- Information supplied:
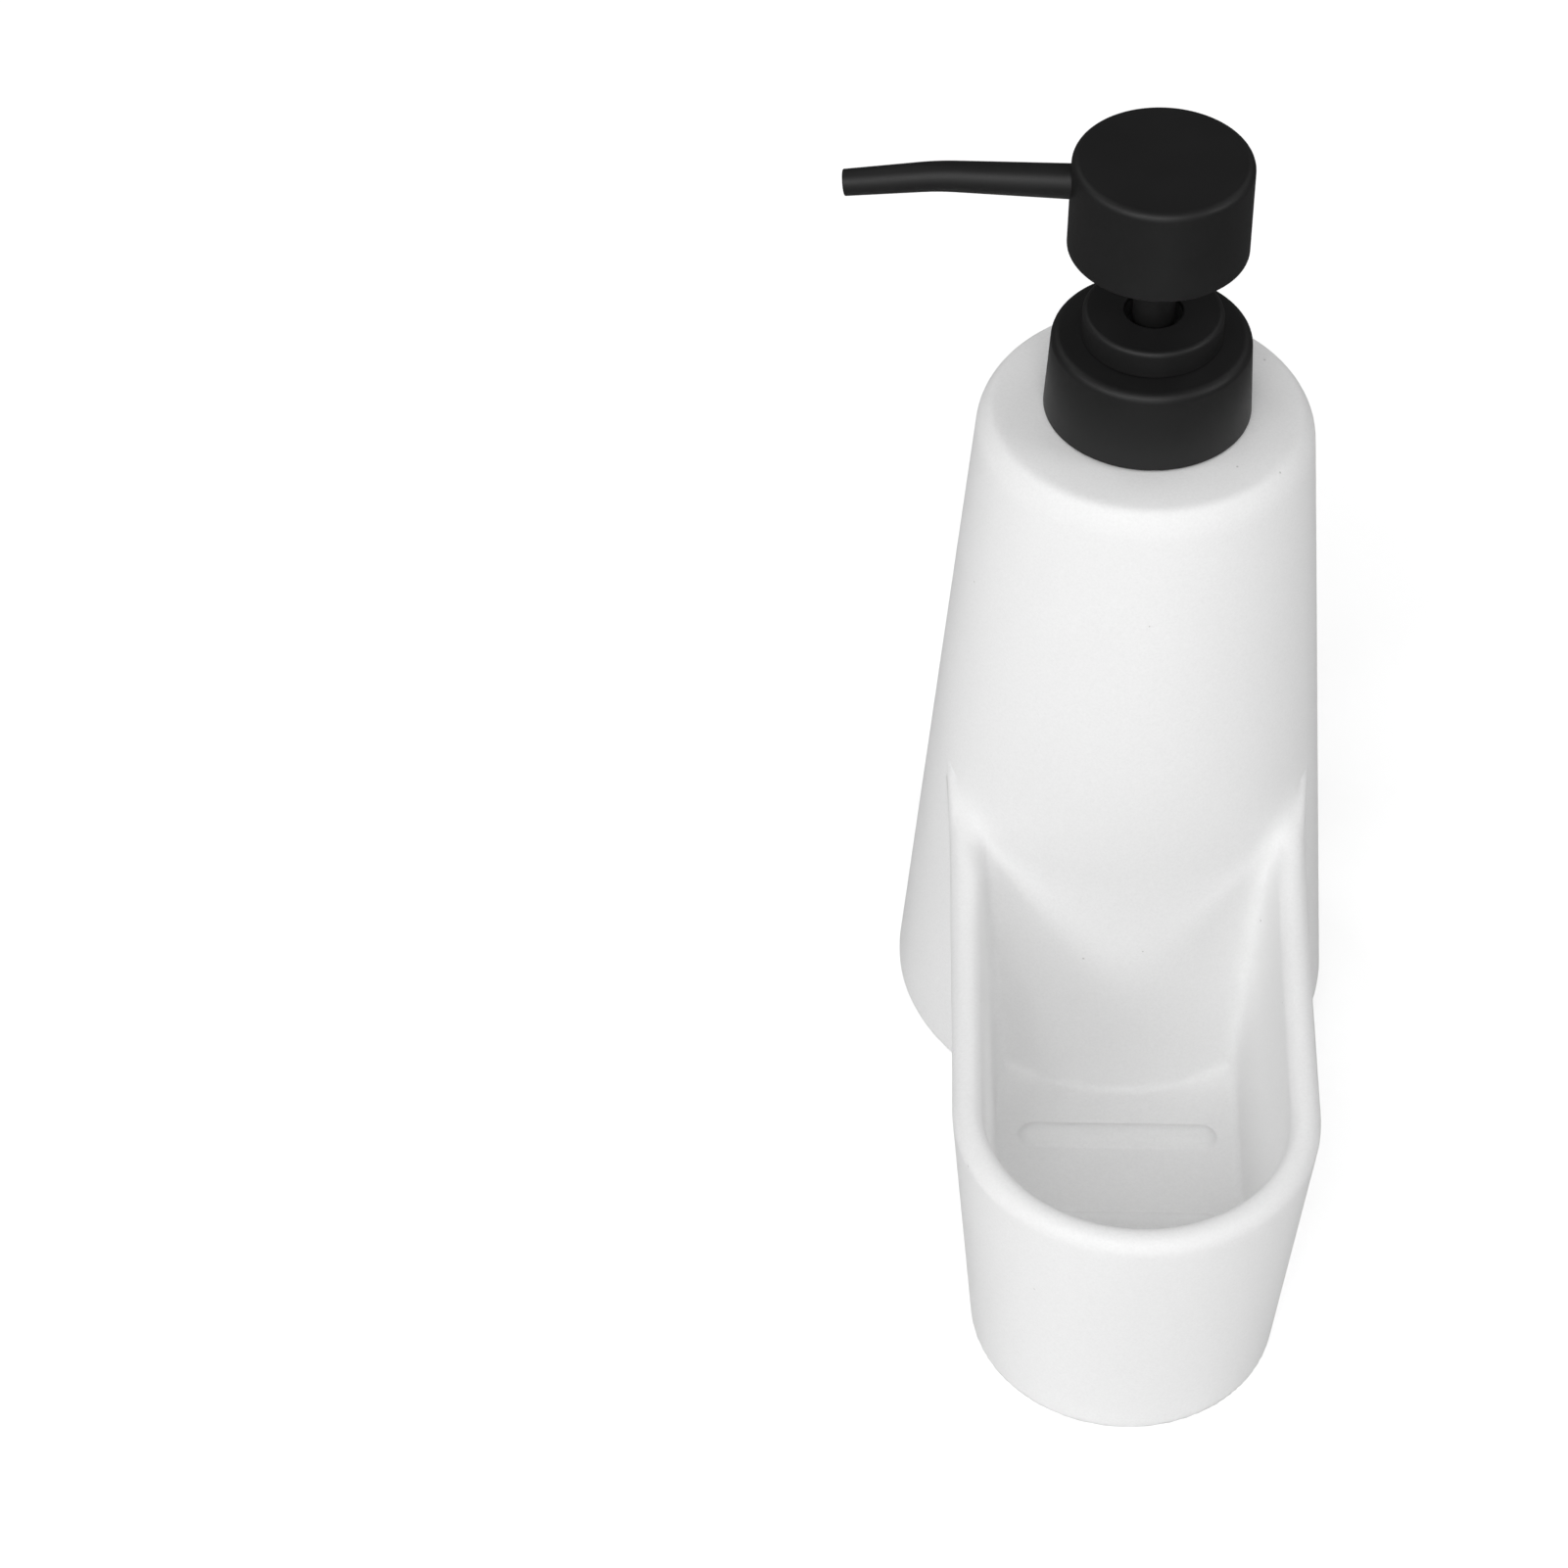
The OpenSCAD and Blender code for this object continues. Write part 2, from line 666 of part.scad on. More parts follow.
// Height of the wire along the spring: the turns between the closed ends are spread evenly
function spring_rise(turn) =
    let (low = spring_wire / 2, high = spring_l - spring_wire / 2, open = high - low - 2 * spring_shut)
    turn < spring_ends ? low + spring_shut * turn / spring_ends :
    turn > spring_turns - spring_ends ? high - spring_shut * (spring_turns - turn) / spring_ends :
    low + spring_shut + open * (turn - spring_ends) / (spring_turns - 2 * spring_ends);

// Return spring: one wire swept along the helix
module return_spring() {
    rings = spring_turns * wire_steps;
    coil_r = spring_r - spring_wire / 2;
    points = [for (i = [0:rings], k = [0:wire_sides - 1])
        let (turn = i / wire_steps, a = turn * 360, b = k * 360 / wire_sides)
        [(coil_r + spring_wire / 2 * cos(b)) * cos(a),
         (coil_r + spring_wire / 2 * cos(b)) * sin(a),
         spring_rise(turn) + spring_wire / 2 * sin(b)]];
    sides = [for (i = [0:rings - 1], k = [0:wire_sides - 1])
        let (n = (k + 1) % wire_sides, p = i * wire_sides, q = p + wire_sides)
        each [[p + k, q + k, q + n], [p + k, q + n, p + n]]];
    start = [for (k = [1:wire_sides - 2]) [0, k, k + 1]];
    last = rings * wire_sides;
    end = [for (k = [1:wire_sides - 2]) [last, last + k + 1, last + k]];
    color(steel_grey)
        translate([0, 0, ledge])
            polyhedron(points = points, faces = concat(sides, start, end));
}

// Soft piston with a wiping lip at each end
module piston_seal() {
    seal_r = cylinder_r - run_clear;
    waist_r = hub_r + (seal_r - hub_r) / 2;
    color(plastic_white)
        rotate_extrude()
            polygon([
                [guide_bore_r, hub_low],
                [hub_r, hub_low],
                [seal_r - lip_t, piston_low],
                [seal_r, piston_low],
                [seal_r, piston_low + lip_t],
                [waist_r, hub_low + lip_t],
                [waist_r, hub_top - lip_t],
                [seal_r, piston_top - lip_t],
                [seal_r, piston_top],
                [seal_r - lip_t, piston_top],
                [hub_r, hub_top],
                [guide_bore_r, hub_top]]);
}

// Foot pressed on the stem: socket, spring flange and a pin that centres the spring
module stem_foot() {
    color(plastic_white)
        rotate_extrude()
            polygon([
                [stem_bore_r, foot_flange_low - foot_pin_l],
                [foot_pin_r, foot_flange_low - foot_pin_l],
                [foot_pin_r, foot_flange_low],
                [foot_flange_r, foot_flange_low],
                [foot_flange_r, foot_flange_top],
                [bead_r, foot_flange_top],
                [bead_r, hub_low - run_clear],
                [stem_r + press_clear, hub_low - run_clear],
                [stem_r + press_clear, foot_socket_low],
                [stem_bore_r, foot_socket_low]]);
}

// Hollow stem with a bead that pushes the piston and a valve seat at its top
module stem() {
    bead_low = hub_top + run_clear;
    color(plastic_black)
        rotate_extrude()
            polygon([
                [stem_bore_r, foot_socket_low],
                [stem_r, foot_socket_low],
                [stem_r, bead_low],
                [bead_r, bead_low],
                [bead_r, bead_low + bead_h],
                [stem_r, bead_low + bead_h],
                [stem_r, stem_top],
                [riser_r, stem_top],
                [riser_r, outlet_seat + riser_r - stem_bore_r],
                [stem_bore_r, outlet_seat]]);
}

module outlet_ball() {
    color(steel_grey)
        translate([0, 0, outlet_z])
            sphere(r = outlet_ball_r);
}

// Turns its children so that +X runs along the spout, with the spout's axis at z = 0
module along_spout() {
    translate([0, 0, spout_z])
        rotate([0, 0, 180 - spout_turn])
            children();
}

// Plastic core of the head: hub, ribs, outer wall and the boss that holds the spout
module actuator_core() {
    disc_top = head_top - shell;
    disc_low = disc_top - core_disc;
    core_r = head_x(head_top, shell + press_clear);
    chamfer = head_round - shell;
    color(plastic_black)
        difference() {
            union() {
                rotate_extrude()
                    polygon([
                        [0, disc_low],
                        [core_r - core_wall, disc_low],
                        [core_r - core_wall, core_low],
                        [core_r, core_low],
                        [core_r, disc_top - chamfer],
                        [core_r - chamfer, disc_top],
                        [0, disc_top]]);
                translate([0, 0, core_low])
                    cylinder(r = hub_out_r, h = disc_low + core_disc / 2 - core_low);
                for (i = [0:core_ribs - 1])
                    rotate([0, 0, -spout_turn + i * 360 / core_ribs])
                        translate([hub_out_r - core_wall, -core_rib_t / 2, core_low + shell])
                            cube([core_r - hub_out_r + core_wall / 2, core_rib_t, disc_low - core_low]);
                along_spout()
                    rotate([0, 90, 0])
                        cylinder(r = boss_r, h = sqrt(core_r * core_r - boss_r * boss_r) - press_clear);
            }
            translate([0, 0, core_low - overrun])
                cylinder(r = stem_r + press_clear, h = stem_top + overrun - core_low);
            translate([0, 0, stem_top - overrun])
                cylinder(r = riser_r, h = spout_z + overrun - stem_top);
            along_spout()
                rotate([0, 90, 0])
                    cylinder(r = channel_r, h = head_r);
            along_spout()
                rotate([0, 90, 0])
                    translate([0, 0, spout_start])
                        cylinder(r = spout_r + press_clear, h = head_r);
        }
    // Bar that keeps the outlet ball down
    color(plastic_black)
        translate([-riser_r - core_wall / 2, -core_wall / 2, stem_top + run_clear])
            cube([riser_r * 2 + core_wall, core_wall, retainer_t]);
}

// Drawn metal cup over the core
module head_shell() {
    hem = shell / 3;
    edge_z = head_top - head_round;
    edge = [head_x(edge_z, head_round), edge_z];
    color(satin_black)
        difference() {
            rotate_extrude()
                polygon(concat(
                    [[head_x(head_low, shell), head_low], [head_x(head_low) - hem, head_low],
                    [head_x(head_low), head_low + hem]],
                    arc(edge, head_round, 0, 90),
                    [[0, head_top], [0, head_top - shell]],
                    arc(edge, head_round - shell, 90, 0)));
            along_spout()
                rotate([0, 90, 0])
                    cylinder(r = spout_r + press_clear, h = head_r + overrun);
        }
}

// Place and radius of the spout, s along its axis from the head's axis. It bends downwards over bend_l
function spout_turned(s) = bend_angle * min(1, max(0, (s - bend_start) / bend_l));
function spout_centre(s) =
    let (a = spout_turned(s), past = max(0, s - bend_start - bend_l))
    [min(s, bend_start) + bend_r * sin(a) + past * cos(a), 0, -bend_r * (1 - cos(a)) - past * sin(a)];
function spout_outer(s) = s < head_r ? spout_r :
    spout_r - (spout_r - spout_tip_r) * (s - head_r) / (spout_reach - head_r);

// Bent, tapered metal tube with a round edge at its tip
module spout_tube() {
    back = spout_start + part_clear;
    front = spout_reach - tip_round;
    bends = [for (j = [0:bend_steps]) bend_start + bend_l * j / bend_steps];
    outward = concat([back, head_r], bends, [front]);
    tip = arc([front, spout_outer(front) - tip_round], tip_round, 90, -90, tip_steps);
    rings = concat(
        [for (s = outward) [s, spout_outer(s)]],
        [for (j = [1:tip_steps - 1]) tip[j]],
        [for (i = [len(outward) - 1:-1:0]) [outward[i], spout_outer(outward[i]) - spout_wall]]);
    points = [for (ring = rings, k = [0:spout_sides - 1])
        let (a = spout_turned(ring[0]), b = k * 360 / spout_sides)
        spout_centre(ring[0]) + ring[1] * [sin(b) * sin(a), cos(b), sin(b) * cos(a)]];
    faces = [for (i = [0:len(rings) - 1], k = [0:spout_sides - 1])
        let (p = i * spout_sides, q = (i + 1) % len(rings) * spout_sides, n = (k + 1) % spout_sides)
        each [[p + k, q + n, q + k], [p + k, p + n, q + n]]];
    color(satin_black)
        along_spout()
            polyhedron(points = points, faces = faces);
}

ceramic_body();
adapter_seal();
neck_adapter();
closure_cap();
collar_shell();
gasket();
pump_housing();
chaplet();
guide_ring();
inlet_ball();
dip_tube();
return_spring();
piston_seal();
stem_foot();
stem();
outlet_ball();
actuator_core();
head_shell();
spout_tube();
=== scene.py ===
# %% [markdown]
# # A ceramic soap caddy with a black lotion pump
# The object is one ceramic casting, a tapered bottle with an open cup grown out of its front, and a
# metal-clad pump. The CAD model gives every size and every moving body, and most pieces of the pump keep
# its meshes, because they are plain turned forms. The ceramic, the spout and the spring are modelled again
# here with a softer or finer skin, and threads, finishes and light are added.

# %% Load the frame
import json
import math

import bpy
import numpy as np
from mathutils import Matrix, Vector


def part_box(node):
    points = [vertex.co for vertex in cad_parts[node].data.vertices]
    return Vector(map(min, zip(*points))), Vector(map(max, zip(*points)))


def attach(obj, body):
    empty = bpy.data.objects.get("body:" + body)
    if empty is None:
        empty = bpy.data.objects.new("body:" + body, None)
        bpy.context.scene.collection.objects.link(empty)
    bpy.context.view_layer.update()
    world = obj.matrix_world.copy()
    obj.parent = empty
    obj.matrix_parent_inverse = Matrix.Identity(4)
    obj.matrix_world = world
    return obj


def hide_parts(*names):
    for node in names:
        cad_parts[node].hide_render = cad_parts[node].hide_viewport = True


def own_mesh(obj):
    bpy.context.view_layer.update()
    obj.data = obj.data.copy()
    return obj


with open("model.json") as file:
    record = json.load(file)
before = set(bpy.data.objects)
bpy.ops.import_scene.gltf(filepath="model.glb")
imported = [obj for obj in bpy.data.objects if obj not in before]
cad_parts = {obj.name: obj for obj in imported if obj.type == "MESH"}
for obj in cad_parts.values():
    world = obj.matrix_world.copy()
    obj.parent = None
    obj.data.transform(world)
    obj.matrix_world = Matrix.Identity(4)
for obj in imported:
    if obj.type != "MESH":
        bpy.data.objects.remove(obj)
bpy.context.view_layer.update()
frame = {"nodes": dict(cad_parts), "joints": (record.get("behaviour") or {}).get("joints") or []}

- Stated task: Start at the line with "ceramic_body();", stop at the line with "cad_parts[node].hide_render = cad_parts[node].hide_viewport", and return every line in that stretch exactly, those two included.

- Expected answer:
ceramic_body();
adapter_seal();
neck_adapter();
closure_cap();
collar_shell();
gasket();
pump_housing();
chaplet();
guide_ring();
inlet_ball();
dip_tube();
return_spring();
piston_seal();
stem_foot();
stem();
outlet_ball();
actuator_core();
head_shell();
spout_tube();
=== scene.py ===
# %% [markdown]
# # A ceramic soap caddy with a black lotion pump
# The object is one ceramic casting, a tapered bottle with an open cup grown out of its front, and a
# metal-clad pump. The CAD model gives every size and every moving body, and most pieces of the pump keep
# its meshes, because they are plain turned forms. The ceramic, the spout and the spring are modelled again
# here with a softer or finer skin, and threads, finishes and light are added.

# %% Load the frame
import json
import math

import bpy
import numpy as np
from mathutils import Matrix, Vector


def part_box(node):
    points = [vertex.co for vertex in cad_parts[node].data.vertices]
    return Vector(map(min, zip(*points))), Vector(map(max, zip(*points)))


def attach(obj, body):
    empty = bpy.data.objects.get("body:" + body)
    if empty is None:
        empty = bpy.data.objects.new("body:" + body, None)
        bpy.context.scene.collection.objects.link(empty)
    bpy.context.view_layer.update()
    world = obj.matrix_world.copy()
    obj.parent = empty
    obj.matrix_parent_inverse = Matrix.Identity(4)
    obj.matrix_world = world
    return obj


def hide_parts(*names):
    for node in names:
        cad_parts[node].hide_render = cad_parts[node].hide_viewport = True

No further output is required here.